For a minimal investment of roughly one Ben Franklin, you can buy three good harps and get started on the path of becoming a multi-instrumentalist. Being a harmonica master like Stevie Wonder, Charlie McCoy, or Toots Thielemans takes a lifetime of dedication and massive talent, but we’re not aiming for that. We just want to be able to fake our way through a blues jam, and that’s relatively easy with harp. The audience is on your side when you blow harp. Step up to a live mic and play one cool riff on a harmonica, and somebody in the crowd will begin cheering.
The secret to playing blues on a harmonica? It’s called cross harp, a technique that gives you those cool bends and freight train whistles. Think Little Walter, Junior Wells, James Cotton, and Charlie Musselwhite, rather than the Bob Dylan approach that sounds like someone randomly sticking a harmonica out the window of a moving car. Because you bend notes with cross harp, you’re able to get those emotionally tinged lowered 3s and 7s that make people listen. It’s the sound of heartache, sex, salvation, etc.
Step up to a live mic and play one cool riff on a harmonica, and somebody in the crowd will begin cheering.
To play cross harp, start with a diatonic harmonica—the basic 10-hole model that any decent music store will carry. There are a handful of manufacturers, but the only ones I’ve had good luck with are several models—the Marine Band, Blues Harp, and Special 20—or my personal favorite, the Lee Oskar Major Diatonic. Any of these harps will allow you to bend notes like Howlin’ Wolf.
Through bending, a good player can find 12 extra notes on a 10-hole major diatonic harmonica that’s designed to play 20 notes. (These are all down bends, though some great harp players can bend up. I cannot.) It’s hard to describe how to bend notes on a harp because the action isn’t really visible and you’re using your mouth, rather than hands on strings. But here goes: Start on the fourth reed of your harp, and suck in. Then slowly tilt the harp down toward your chin, hold it there for a bar, and then bring it back up. You’ll probably hear the pitch dip down during this exercise. I find it helps to think of the note you want to hit.
Then suck in on the fourth reed while you drop your jaw.
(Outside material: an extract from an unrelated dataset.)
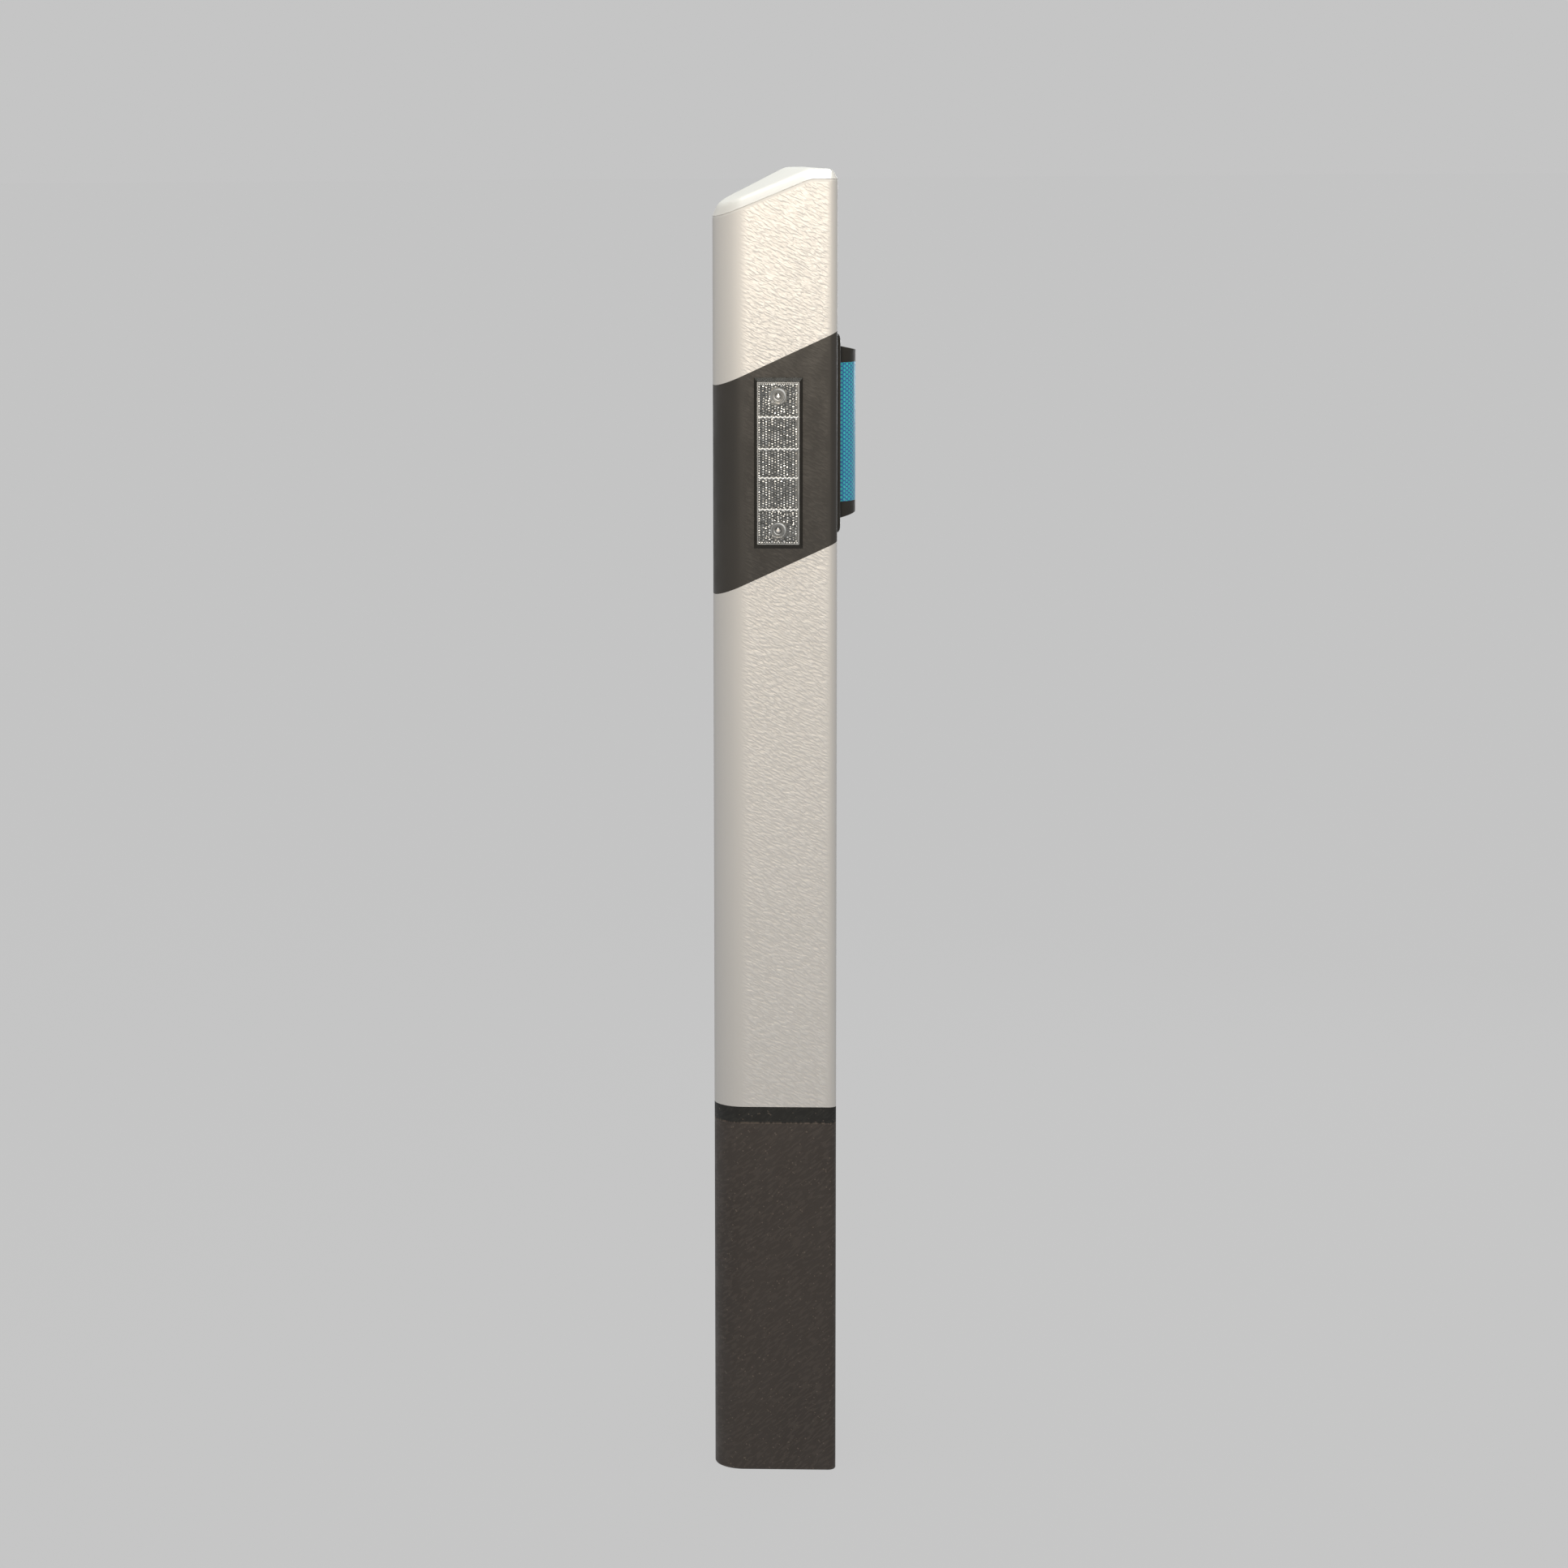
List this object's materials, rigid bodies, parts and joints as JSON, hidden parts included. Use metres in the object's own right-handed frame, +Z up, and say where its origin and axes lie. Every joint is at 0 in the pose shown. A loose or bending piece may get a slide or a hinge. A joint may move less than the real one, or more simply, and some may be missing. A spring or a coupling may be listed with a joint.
{
  "type": "roadside delineator post",
  "caption": "Hollow white delineator post with slanted top, slanted black band, prismatic reflectors and a blue half-round wildlife reflector, plugged into a dark ground sleeve.",
  "frame": {"origin": "middle of the post's section on the underside of the ground sleeve", "axes": "+Z up along the post; -X towards the road (rounded apex), +X towards the field (flat rear face with the wildlife reflector); -Y the side face with the long reflector, +Y the side face with the two round ones"},
  "size_m": [0.1546, 0.12, 1.4055],
  "materials": {
    "white_plastic": "white polyethylene with a fine leather grain, slightly weathered",
    "black_film": "satin black film with a faint grain",
    "black_plastic": "satin moulded black plastic",
    "sleeve_plastic": "brown-black recycled plastic with a diagonal grain",
    "collar_rubber": "near-black rubber",
    "foot_plastic": "dark moulded plastic",
    "silver_backing": "silvered",
    "clear_lens": "clear prismatic acrylic over a silvered back",
    "rivet_aluminium": "plain",
    "spring_steel": "plain",
    "grey_foam": "closed-cell foam",
    "blue_foil": "blue honeycomb prismatic sheet"
  },
  "bodies": {
    "ground": {"ground_sleeve": "sleeve_plastic", "collar_seal": "collar_rubber"},
    "post": {"post_shell": "white_plastic", "top_cap": "white_plastic", "black_band": "black_film", "foot_plug": "foot_plastic", "foot_rivets": "rivet_aluminium", "clamp_springs": "spring_steel", "spring_rivets": "rivet_aluminium", "rect_housing": "black_plastic", "rect_backing": "silver_backing", "rect_lens": "clear_lens", "rect_rivets": "rivet_aluminium", "upper_round_housing": "black_plastic", "upper_round_backing": "silver_backing", "upper_round_lens": "clear_lens", "lower_round_housing": "black_plastic", "lower_round_backing": "silver_backing", "lower_round_lens": "clear_lens", "round_rivets": "rivet_aluminium", "warner_pad": "grey_foam", "warner_plate": "black_plastic", "warner_carrier": "black_plastic", "warner_foil": "blue_foil", "warner_top_end": "black_plastic", "warner_bottom_end": "black_plastic", "warner_rivets": "rivet_aluminium", "warner_screws": "spring_steel"}
  },
  "joints": [
    {"name": "post_lift", "type": "slide", "parent": "ground", "child": "post", "axis": [0, 0, 1], "range_m": [0, 0.26]}
  ]
}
Next try doing it while you purse your lips like a drag queen blowing a kiss across a stage. Now try jutting out your chin like Popeye. Try holding your mouth like you’re making different vowel sounds—go weeee, eeee, aaaa, woo, ooo, youuuuuu. All of these embarrassing movements will change the shape of your mouth and that will affect the note.
Once you nail some good bends at the fourth reed, do the same thing on the seventh reed. After you’ve dialed in that sweet spot, work each part of the harp from low to high and find five juicy notes. They’ll become the foundation of your blues vocabulary.
The trick to playing cross harp is fitting the harp to the key, which is not as obvious as it seems because with this technique, the harmonica’s tonic will be the IV of your progression. For example, take a standard I–IV–V blues progression in the key of E (that’s E, A, and B, respectively.) To play cross harp, match the key printed on the harmonica to the IV chord. So, to play cross harp in the key of E, you’ll want an A diatonic harmonica. In the key of G, use a C diatonic harmonica. To play in the key of A, grab a D harp.
Here’s the recipe for following the I–IV–V changes: Suck in on the I, blow out on the IV, and suck in on the V. It’s that simple. Put on your favorite E blues track and play along until you find the notes that work.
Once you’ve got these basics down, you’ll find a ton of great information online (such as the Lee Oskar Quick Guide) that can take you to the next level. You never know, that innate curiosity that led you to guitar in the first place may drive you to be the next Dan Aykroyd or John Popper from Blues Travelers.